Later, at the start of May 1997, the Conservative Party lost office to the Labour Party and Mr Tony Blair became UK Prime Minister. The UK had initiated the global warming issue and a change of UK policy may have had a significant effect on the widespread imagined risk, but by then the global warming issue had become important in its own right. Many countries had a stated global warming policy, 122 of them had signed a declaration of intent to reduce CO2 emissions at the Rio Summit, and the Kyoto Summit was scheduled. The UK was one of the very few countries that had reduced its CO2 emissions since the Rio Summit because the UK had replaced coal-fired generating capacity by gas-fired generating capacity. This provided the UK with a position of authority in this international affair, and Mr Blair committed the new UK government to strict action to cut CO2 emissions.

   Governments’ global warming policies

Man-made global warming has become a major international political issue. The imagined risk has become a real risk in the form of proposed government policies to inhibit CO2 emissions. The Rio Summit in 1992 proposed actions to constrain the emissions and the Kyoto Summit in December 1997 is intended to establish binding agreements that will commit nation states to the constraints. Although there are no real and potential risks of the global warming, the effects of the constraints will cause real and severe economic damage.

All industrial and economic growth requires an abundance of available energy supply. Anything that inhibits energy supplies reduces economic activity. At Kyoto, governments will be pressured to reduce CO2 emissions to far below their 1990 levels. This requires cutting fuel supplies and, therefore, economic activity. The effects would be much more severe than the ‘oil crisis’ in the 1970s because the constraint on fossil fuel usage would be greater, the increases to energy costs would be larger, and energy demand has increased since then.

Already, OECD countries (Europe, Japan and the US) have agreed in principle to adopt the ‘Berlin Mandate’ that requires them to cut their CO2 emissions to 15% below their 1990 levels by year 2010. The US Department of Energy (DoE) estimates that this would increase US domestic energy prices by between 80 and 90% and would increase the coal price to US consumers by 300%. Also, the DoE study determines that the Berlin Mandate would not reduce world-wide emissions of CO2. Energy intensive industries would be forced to move from the US to places where the emission constraints did not exist or were not enforced. This could even result in an increase to the emissions because the less-controlled places are likely to have less energy efficient industries.
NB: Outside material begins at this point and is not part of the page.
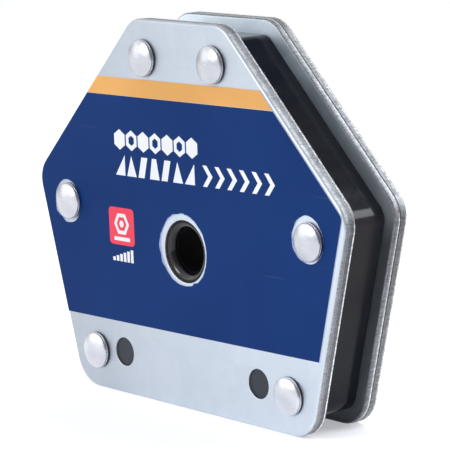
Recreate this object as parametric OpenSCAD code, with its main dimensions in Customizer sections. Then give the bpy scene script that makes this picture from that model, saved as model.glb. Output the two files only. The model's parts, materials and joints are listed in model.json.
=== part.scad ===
// Hexagonal welding magnet holder. Two laminated steel side plates are riveted
// over a moulded core frame that holds six ferrite blocks. The six straight
// edges of the plates are the working faces: 135 degrees at the top corners,
// 120 at the side corners and 105 at the bottom corners.
// Origin: axis of the through bore, half way through the core frame.
// +X right, +Z up, -Y towards the labelled front.

/* [Outline] */
// Height of the side plates over the two flat edges
plate_h = 100; // [96:1:104]
// Width between the two side corners before they are rounded
corner_w = 122.6; // [119:0.2:126]
// Height of the side corners above the bottom edge
corner_z = 56.6; // [55:0.2:58]
// Slope of the upper edges from horizontal
upper_angle = 45; // [44:0.5:46]
// Slope of the lower edges from horizontal
lower_angle = 75; // [74:0.5:76]
// Corner radius at the top edge
top_r = 8.5; // [6:0.5:10]
// Corner radius at the side corners
side_r = 7.5; // [5:0.5:9]
// Corner radius at the bottom edge
bottom_r = 9; // [6:0.5:10]

/* [Stack] */
// Thickness of one steel sheet
sheet_t = 1.75; // [1.6:0.05:2]
// Thickness of the outer sheet at the back
rear_cover_t = 2.15; // [1.6:0.05:2.5]
// Thickness of the core frame and the ferrite blocks
core_t = 13; // [11:0.5:15]
// Distance the core frame sits back from the plate edges
core_inset = 3.9; // [3.5:0.05:4.2]
// The same distance along the two lower side edges
core_low_inset = 3.4; // [3.2:0.05:4.2]
// Radius of the core frame at the side corners
core_side_r = 5; // [3:0.5:7]

/* [Bore] */
// Height of the bore axis above the bottom edge
bore_z = 41.4; // [41:0.2:42]
// Clear bore radius through the bushes and the frame
bore_r = 5.6; // [5.5:0.1:6]
// Radius of the bore hole in the steel sheets
bore_plate_r = 8.1; // [8:0.05:8.2]
// Depth of the bush lip below the plate face
lip_sink = 0.4; // [0.3:0.1:0.5]
// Rounding of the bush lip on its outer side
lip_r = 0.3; // [0.25:0.05:0.6]

/* [Rivets] */
// Half spacing of the top rivets
rivet_top_x = 13.7; // [13:0.1:14.4]
// Height of the top rivets
rivet_top_z = 90; // [89.5:0.1:90.5]
// Half spacing of the side rivets
rivet_side_x = 47.9; // [47.4:0.1:48.4]
// Height of the side rivets
rivet_side_z = 49.6; // [49:0.1:50]
// Half spacing of the bottom rivets
rivet_bottom_x = 38.6; // [38:0.1:39]
// Height of the bottom rivets
rivet_bottom_z = 10.1; // [9.6:0.1:10.6]
// Shank radius
shank_r = 2.5; // [2.3:0.05:2.5]
// Head radius
head_r = 4.9; // [4.6:0.1:5.2]
// Height of the straight rim of the head
head_rim_h = 1.15; // [0.9:0.05:1.4]
// Height of the head from the plate to its crown
head_h = 2.45; // [2.2:0.05:2.8]

/* [Locating pegs] */
// Half spacing of the moulded pegs
peg_x = 27; // [26.5:0.1:27.5]
// Height of the moulded pegs
peg_z = 11.25; // [11:0.05:11.5]
// Radius of the peg holes in the sheets
peg_hole_r = 3.8; // [3.6:0.05:3.9]
// Depth of the peg ends below the plate face
peg_sink = 0.45; // [0.2:0.05:0.8]

/* [Ferrite blocks] */
// Length of the two blocks behind the upper slopes
upper_block_l = 40; // [36:1:41]
// Length of the two blocks behind the lower slopes
lower_block_l = 26; // [22:1:26]
// Width of the slope blocks and of the bottom block
block_w = 20; // [18:0.5:20]
// Length of the bottom block
bottom_block_l = 40; // [36:1:41]
// Width of the top block
top_block_l = 18; // [16:0.5:18]
// Height of the top block
top_block_w = 14; // [12:0.5:14]

/* [Label] */
// Thickness of the printed film
label_t = 0.15; // [0.1:0.01:0.2]
// Height of the lower edge of the film
label_low = 19.65; // [19:0.05:21]
// Height of the upper edge of the film
label_high = 84.65; // [84:0.05:84.7]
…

The DoE study goes further by saying that its findings are not specific to the US but apply to every industrialised country.

The US DoE study is supported by a similar study commissioned by the German government. That determined the cost to Germany of fulfilling the Berlin Mandate would be about US$500 billion and the loss of 250,000 jobs.

Industrialised countries would not suffer alone. The economy of every country is affected by the performance of the world economy. The economic disruption in the developed world would harm economic activity everywhere. The largest affects would be in the developed countries because their economies are largest. But the worst effects would be suffered by the world’s poorest peoples (people who are near to starvation are starved by economic disruption.).

A rational assessment of appropriate policies would include cost/benefit analysis, but imagined risk is not rational. All the proposed responses to the imagined risk of man-made global warming would increase starvation and poverty while inhibiting economic development throughout the entire world. And CO2 emissions would not be reduced and may be increased. In practice, politicians are accepting the predictions of climate models as being predictions of the future, and they are acting to change that future. This is similar to the behaviour of people who believe horoscope predictions of future harm so they avoid situations where that harm could happen.